Muhurat · Daily Timing
Hora: The Planetary Hours, and How to Actually Use Them
If Choghadiya is the Panchang's everyday timing tool, Hora is its finer sieve. The system divides day and night into twenty-four planetary hours and hands each one to a planet, so that within any single day you pass through Jupiter's hour, Venus's hour, Saturn's hour and the rest, in a fixed rotation. Match the task to the planet and you have the whole method.
How the sequence works
The daytime — sunrise to sunset — is divided into twelve horas, and the night into twelve more. Note the honesty required here: because day and night are rarely equal, a day hora and a night hora are usually not the same length. Sixty minutes each is only true near the equinoxes.
The first hora of the day always belongs to the day's ruling planet: the Sun's hora opens Sunday, the Moon's opens Monday, Mars opens Tuesday, Mercury Wednesday, Jupiter Thursday, Venus Friday, Saturn Saturday. From there the sequence runs in a fixed order — Sun, Venus, Mercury, Moon, Saturn, Jupiter, Mars — and repeats around the clock. The order looks arbitrary until you learn it descends from the old arrangement of the planets by apparent speed; it is the same rotation that gave the weekdays their names in the first place, which is a pleasing piece of history to carry around.
What each hora favours
| Hora | Traditionally favoured for |
|---|---|
| Sun | Government and official work, applications to authority, leadership matters |
| Moon | Travel, water-related work, matters of home and emotion, meeting women elders |
| Mars | Courage, land and property dealings, disputes and litigation — generally avoided for gentle beginnings |
| Mercury | Trade, accounts, writing, study, communication of every kind |
| Jupiter | The most broadly auspicious — ceremonies, finance, education, meeting elders and teachers |
| Venus | Marriage-related matters, arts, vehicles, comforts and pleasures |
| Saturn | Labour, oil and iron, service matters, discipline — avoided for fresh starts |
These are the classical attributions, stated plainly.
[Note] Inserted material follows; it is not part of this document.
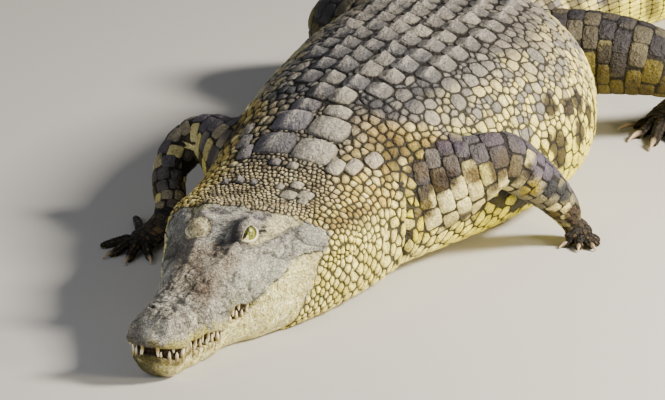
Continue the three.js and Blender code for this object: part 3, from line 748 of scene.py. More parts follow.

Regional practice adds detail, but the skeleton above is common across traditions.
Using Hora without turning life into a timetable
Hora rewards light use. Writing an important email? Mercury's hour is a pleasant choice. Approaching a government office? The Sun's. Signing for a vehicle? Venus's. The gain in each case is partly the tradition and partly the deliberateness it forces — you stop, think about what the task actually is, and act at a chosen moment rather than a random one. That alone improves outcomes.
What I discourage, after forty-five years of watching people do it, is hora-paralysis: refusing to act for hours because the "right" planet has not arrived. The horas cycle every few hours precisely so that no one ever waits long. And for anything genuinely major, the hora is one small ingredient inside a proper muhurat — the full method our muhurat guide describes — never a substitute for it. The planets themselves, and what each one signifies in a chart, are covered in our planets and transits guide.
Frequently asked questions
How long is one hora?
One-twelfth of the actual daytime (sunrise to sunset) for day horas, and one-twelfth of the night for night horas. They equal sixty minutes only when day and night are equal, near the equinoxes.
Which hora is best?
Jupiter's hora is counted the most broadly auspicious, with Mercury excellent for trade and study, Venus for marriage matters and comforts, and the Sun for official work. Mars and Saturn horas are generally avoided for fresh starts.
How do I find the current hora?
Take the day's sunrise, divide the daytime into twelve equal parts, and count forward: the first hora belongs to the weekday's ruler, then the fixed sequence Sun, Venus, Mercury, Moon, Saturn, Jupiter, Mars repeats. Most Panchang apps display it directly.
Is Hora more important than Choghadiya?
They are parallel tools of different grain — Choghadiya gives eight broad slots, Hora gives twenty-four planetary hours. For everyday use either suffices; for major events both give way to a fully calculated muhurat.